Taken together, the two stories look like one of those how-many-differences-can-you-spot placemat puzzles for kids—and not terribly bright kids, either. "I am being asked to give up all my civil and human rights" sounds a lot more draconian than "They wanted to make me restore some of the rights I made my employees give up." "Certain persons . . . want me gone" makes a much snappier entry in a martyrology than "they tried to accommodate me and my lawyers, but we decided to cut bait, anyway."

I'm inclined to credit the regional priest-servant. Why? His account is precise and detailed, and he shows no interest in inculpating Corapi. Corapi's is vague, with an operatic sweep and the apparent goal of inculpating the entire Church except for himself. If Corapi's SOLT superior had mentioned he'd galloped naked through the mother house, swinging a cutlass, then we might be forced to compare apples to apples.

What disheartens me isn't so much that Corapi spun the facts so drastically but the fact that so many people bought it. Yes, I know—it's easy to say that now that Fr. Sheehan has spoken up for SOLT (and after a number of people have spoken up for Corpus Christ's Bishop Mulvey). But even before that, Corapi's churlishness ought to have made his fans question his motives, at least for a moment.

Probably Corapi's personal magnetism has something to do with the tenacity of his following, but in truth, it doesn't take a very gifted person to play on somebody's sense of injury. Catholics are feeling wounded—by the sex abuse crisis, and by the criticisms of the priesthood that have followed. They're prostrate with bad-priest fatigue. Some want a good priest, a victim-priest, to say or do something to the make last decade feel like a bad dream.

That might sound a little too pat, but I remember when Corapi first announced his suspension, how many commenters on various Catholic blogs brought up the Dallas Charter. The Dallas Charter established norms for handling priests accused of abusing young people; the accusations against Corapi involved consensual sex with a grown woman. Nothing about the Dallas Charter covered his case, yet many observers were happy to throw it all in the same basket.

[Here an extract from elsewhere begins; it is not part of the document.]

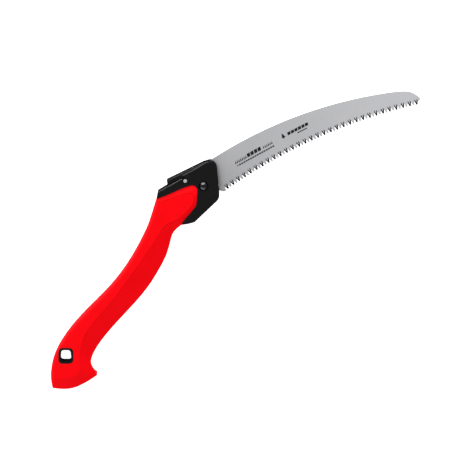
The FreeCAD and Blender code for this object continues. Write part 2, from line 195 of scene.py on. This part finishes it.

That kind of knee-jerk response, with the Dallas Charter behind it, makes me fear Catholics are recoiling so violently from the shame of the sex-abuse scandal that the Church will end up right back at square one. That is, accusers will again be at a disadvantage, and wrongdoers will be given an endless series of second chances. Some in intellectual circles are already feinting in that direction.

Take Thomas G. Guarino's essay "The Priesthood and Justice," which ran in First Things in January of this year. Guarino argues that the Dallas Charter, with its zero-tolerance policy concerning the abuse by priests of minors will vacate the theology of the priesthood. Bishops will regard priests as at-will employees, not—as St. Ignatius of Antioch proposed—like "sons and friends." He also predicts that the "paradigm shift" will foster "adversarial" relations between bishops and priests.

"First, in judging the sinning priest," Guarino writes, "should not the Gospel be the absolute norm? Are we allowing room for repentance, forgiveness, and for the change of life promised by the Gospel of grace? Or are we simply responding to lawyers who insist that bishops must reduce their legal (and financial) exposure?"

I'm no theologian, so it's possible I'm talking past Guarino's points, rather than addressing them head-on. Nevertheless, I find it outrageous he hasn't considered that 1) generosity to degenerate sons and friends goes by names like "cronyism" and "nepotism," neither of which is very flattering; 2) forgiveness and a role in priestly ministry are two separate things; 3) leniency toward abusive priests might mend fences among the clergy but it will exacerbate the adversarial relationship that already exists—the one between the clergy and the laity; and 4) fear of exposure cuts both ways: many of the most lenient bishops were acting from horror of scandal. No one's cornered the market on heroism.

I raise these objections not because I think they're particularly daring or original, but because they are, or should be, obvious. Though, certainly, some who feel moved by arguments like Guarino's must be acting from an admirable desire to protect innocent priests, falsely accused, I have to wonder whether another force might be at work. When I saw the number of people defending Corapi and attacking his critics—including the one who threatened me with grievous bodily harm—I catch a whiff of plain, self-interested denial. Better we should overlook bad behavior than find ourselves agreeing with Maureen Dowd.

This strikes me as a terribly misplaced set of priorities. But it might not be so widespread after all. Every once in a while, amid the more obviously partisan responses to reports on Corapi, I saw one that said something like, "I used to be a fan of his, until . . ." followed by the mention of some warning sign. It was very encouraging.

So maybe, hopefully, Barnum's favorite equation deserves a reworking. If every minute a sucker is born, maybe during the same minute, another sucker dies, to be reborn as a shrewd consumer. The world's due that kind of break.